Supplied data.

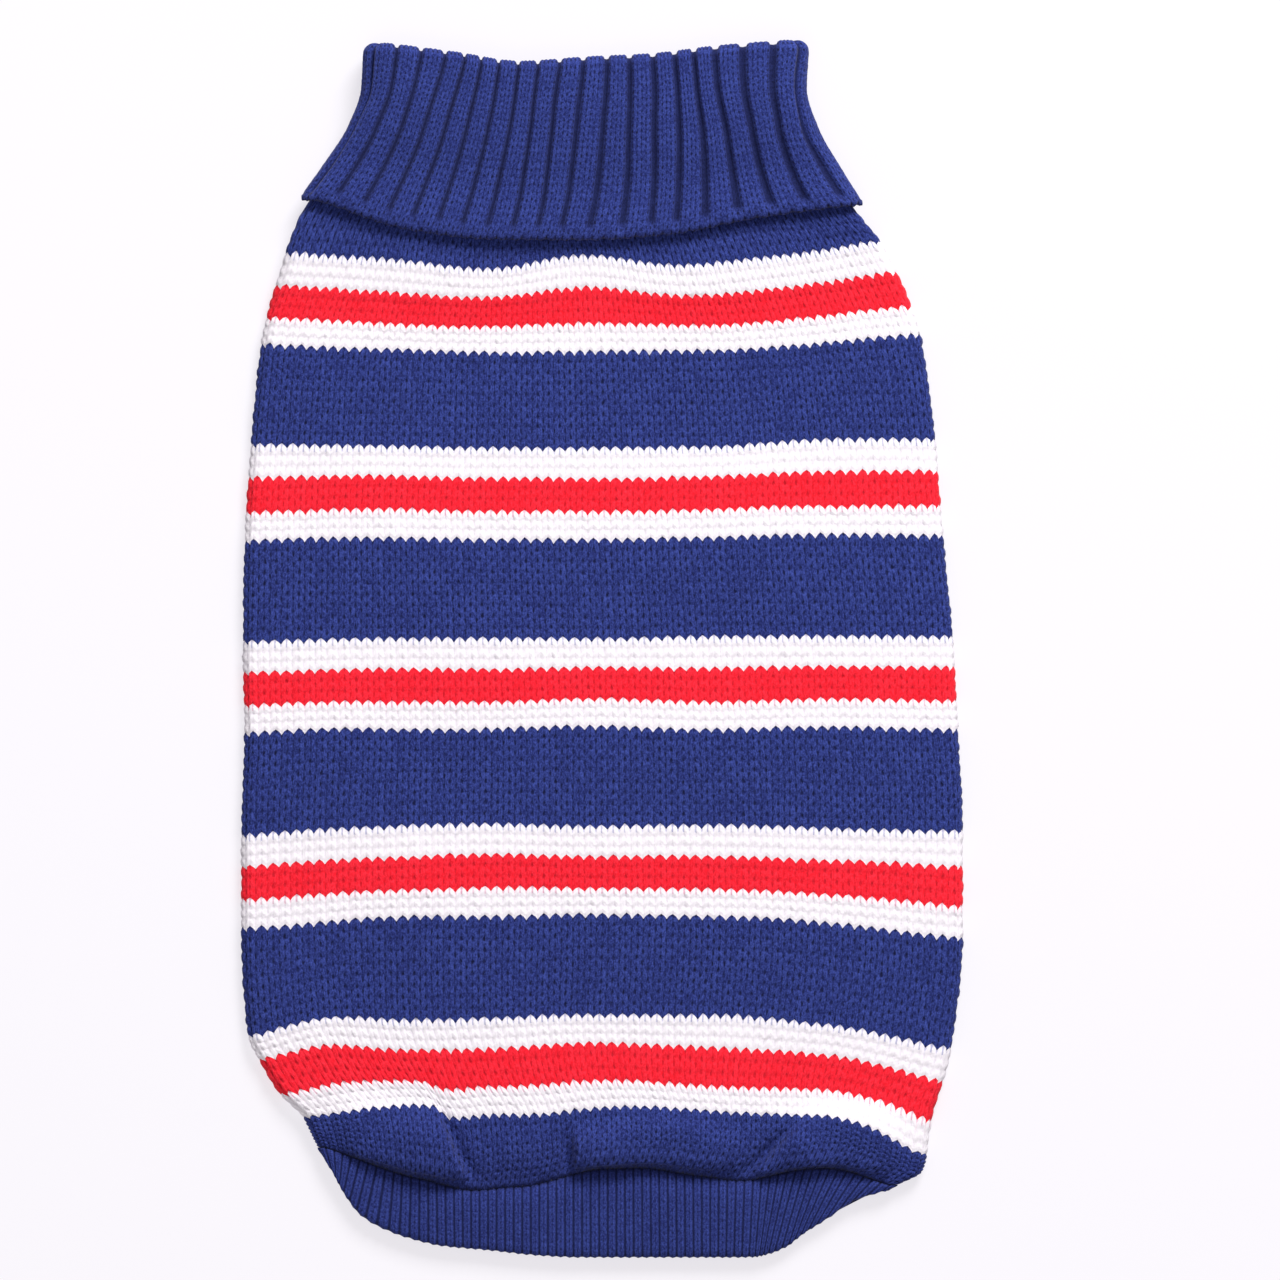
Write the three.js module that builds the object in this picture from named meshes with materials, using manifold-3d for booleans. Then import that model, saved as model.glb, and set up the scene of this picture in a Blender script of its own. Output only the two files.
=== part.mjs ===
// A striped knit dog sweater, laid flat with its back up and its collar turned down.
// Millimetres. +X is to the right, +Y towards the collar, +Z up, and z = 0 is the surface it lies on.
import * as THREE from 'three';
import { mergeVertices } from 'three/addons/utils/BufferGeometryUtils.js';
import Module from 'manifold-3d';

const wasm = await Module();
wasm.setup();

// Cloth
const BODY_WALL = 2.2;
const COLLAR_WALL = 2.4;
const STAND_WALL = 2.3;
const HEM_WALL = 2.0;
const SEAM_GAP = 0.3;

// Collar: a tube folded down on itself, measured inwards from the outside of the turned-down part
const FOLD_SLOT = 0.6;
const STAND_OUTSIDE = COLLAR_WALL + FOLD_SLOT;
const STAND_INSIDE = STAND_OUTSIDE + STAND_WALL;
const FOLD_RADIUS = STAND_INSIDE / 2;
const NECK_SEAM_AT = 0.23;
const COLLAR_RIBS = { top: 19, side: 3, height: 0.9, shape: [[0, 0], [0.22, 1], [0.78, 1]] };

// Ribs start this far up the side folds, as a share of the half circle, and are whole at the second one
const RIBS_FROM = 0.15;
const RIBS_WHOLE_AT = 0.5;

// Hem band
const HEM_RIBS = { top: 61, side: 3, height: 0.5, shape: [[0, 0], [0.5, 1]] };

// Belly panel and its leg openings
const BELLY_FROM = 0.17;
const BELLY_TO = 0.83;
const LEG_OPENING = { apart: 84, centreX: -2.7, centreY: 58, halfWidth: 23, halfLength: 32 };
const LEG_BAND_WIDTH = 9;
const LEG_BAND_SIDES = 36;

// The puffs above the hem die away over this many courses at the seam and over this share of the width
// at each side
const PUFF_SEAM_COURSES = 3;
const PUFF_SIDE_SHARE = 0.07;

// Body courses, from the neck seam (0) to the hem seam (95). y0 to y6 are heights at seven equal
// steps from the left outline to the right one.
const BODY_COURSES = table(
  ['course', 'left', 'right', 'y0', 'y1', 'y2', 'y3', 'y4', 'y5', 'y6'],
  [3, -91.9, 78.3, 134, 130.5, 127.5, 129, 128.5, 131.5, 133.5],
  [6, -97, 85.5, 121, 119, 116.5, 120, 117.5, 120, 124.5],
  [15, -104.5, 97.5, 93, 91.5, 90.5, 91, 91, 93, 96],
  [24, -107.5, 102, 62.5, 62.5, 61.5, 61.5, 62, 64, 64.5],
  [33, -109.5, 104.5, 33, 34, 33.5, 33.5, 34, 35, 34.5],
  [42, -110, 107.5, 2, 3, 3, 3, 3.5, 4, 3.5],
  [51, -109.5, 109, -25.5, -24.5, -24.5, -23.5, -24.5, -24, -24.5],
  [60, -110.5, 110.5, -57, -54.5, -53.5, -54.5, -54, -55, -56],
  [69, -110.5, 110.5, -85.5, -83, -82, -81.5, -82, -84.5, -88.5],
  [78, -108.5, 107, -118.5, -113.5, -113, -112, -112, -115, -122],
  [81, -105, 104.5, -126, -123, -122.5, -120.5, -122, -124, -132.5],
  [84, -99, 101, -136, -131.5, -133, -131, -133, -134, -144.5],
  [87, -91.5, 99.5, -143.5, -139.5, -142.5, -140, -141.5, -143, -155],
  [91, -89, 98, -148.5, -151.5, -154.5, -150, -152, -151.5, -160],
  [95, -87, 90.5, -152.5, -162, -165, -159, -161.5, -159.5, -164],
);

// How high the body's underside, its side folds and the middle of its back lie
const BODY_HEIGHTS = table(
  ['course', 'floor', 'edge', 'crown'],
  [4.5, 2.8, 8.7, 8.8],
  [8, 0.5, 7.4, 8],
  [11, 0, 6.2, 7],
  [17, 0, 5.4, 6.4],
  [80, 0, 5.2, 6.3],
  [88, 0, 6, 7.2],
  [92, 0, 5.6, 6.4],
  [95, 0, 4.8, 4.8],
);

// Puffs and folds above the hem seam: a centre, half sizes along and across the fold, the angle of
// its length from +X in degrees, and its rise, negative in a fold
const HEM_PUFFS = table(
  ['x', 'y', 'along', 'across', 'angle', 'rise'],
  [-64, -147, 20, 10, -12, 3.2],
  [-26, -150, 14, 10, 0, 3],
  [17, -147, 24, 10, 0, 3.4],
  [76, -149, 20, 10, -12, 3.2],
  [-45, -151, 11, 3.5, -67, -2.2],
  [-9, -155, 8, 4, -80, -2.4],
  [52, -153, 11, 4, 45, -2.4],
);

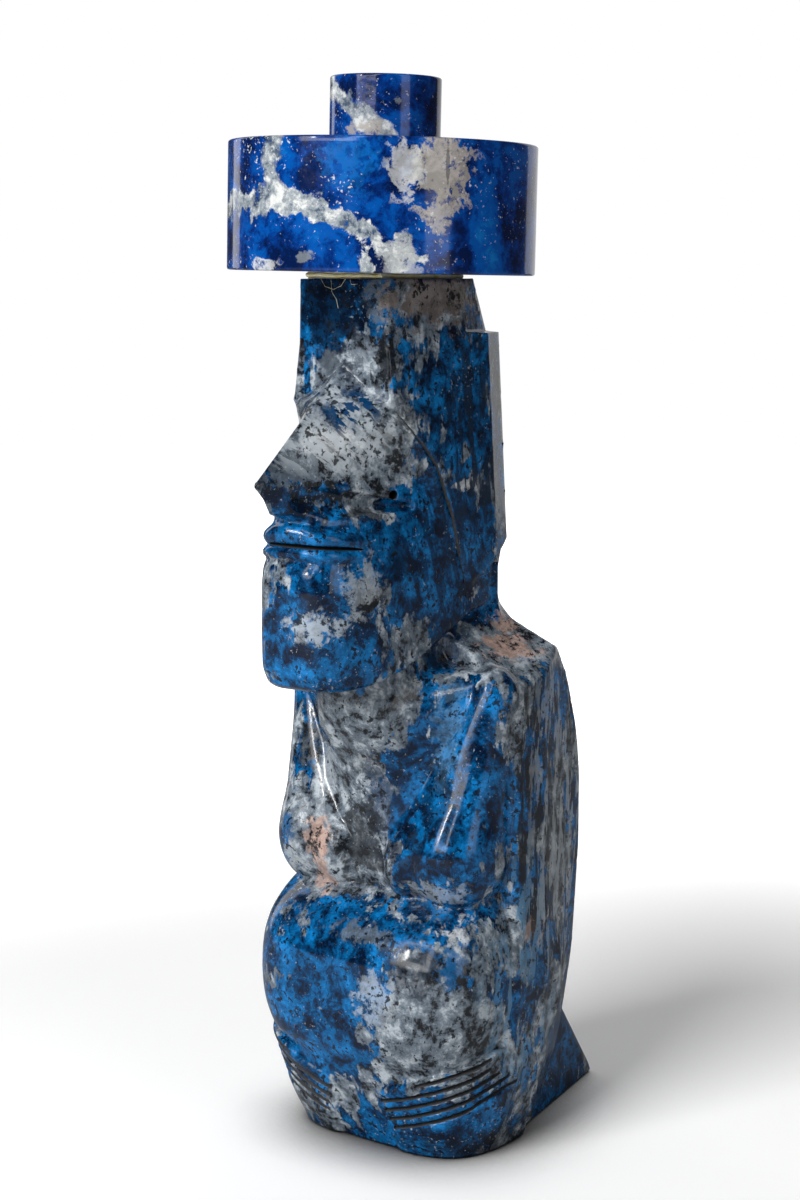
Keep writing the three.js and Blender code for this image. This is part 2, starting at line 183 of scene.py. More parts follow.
# Head: level outlines from front to back, as [height, value] pairs
head = {
    "top": 296.0,
    "mouth": 211.8,
    "earProud": 1.4,
    "earBack": 18.6,     # depth at which the ear slab begins
    "earFoot": 193.0,
    "lipWidth": 18.6,
    "lipReach": 4.1,
    "lips": ((3.7, 4.1, 2.0, -2.2), (-2.4, 2.7, 2.3, -1.0)),    # rise, thickness, depth sunk, drop at the ends
}
noseHollows = {
    "front": [(9.5, -50, 227.3), (5, 7, 6.0)],
    "middle": [(14, -37, 225.5), (5, 7, 4.4)],
    "nostril": [(19.5, -14, 222.6), (3, 5, 1.7)],
    "slopeFront": [(12.5, -53, 221), (6.5, 8.5, 5)],
    "slopeBack": [(20, -38, 220), (5, 8.5, 3.8)],
}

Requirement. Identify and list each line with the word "scene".

Solution to the exercise.
Write the three.js module that builds the object in this picture from named meshes with materials, using manifold-3d for booleans. Then import that model, saved as model.glb, and set up the scene of this picture in a Blender script of its own. Output only the two files.
Keep writing the three.js and Blender code for this image. This is part 2, starting at line 183 of scene.py. More parts follow.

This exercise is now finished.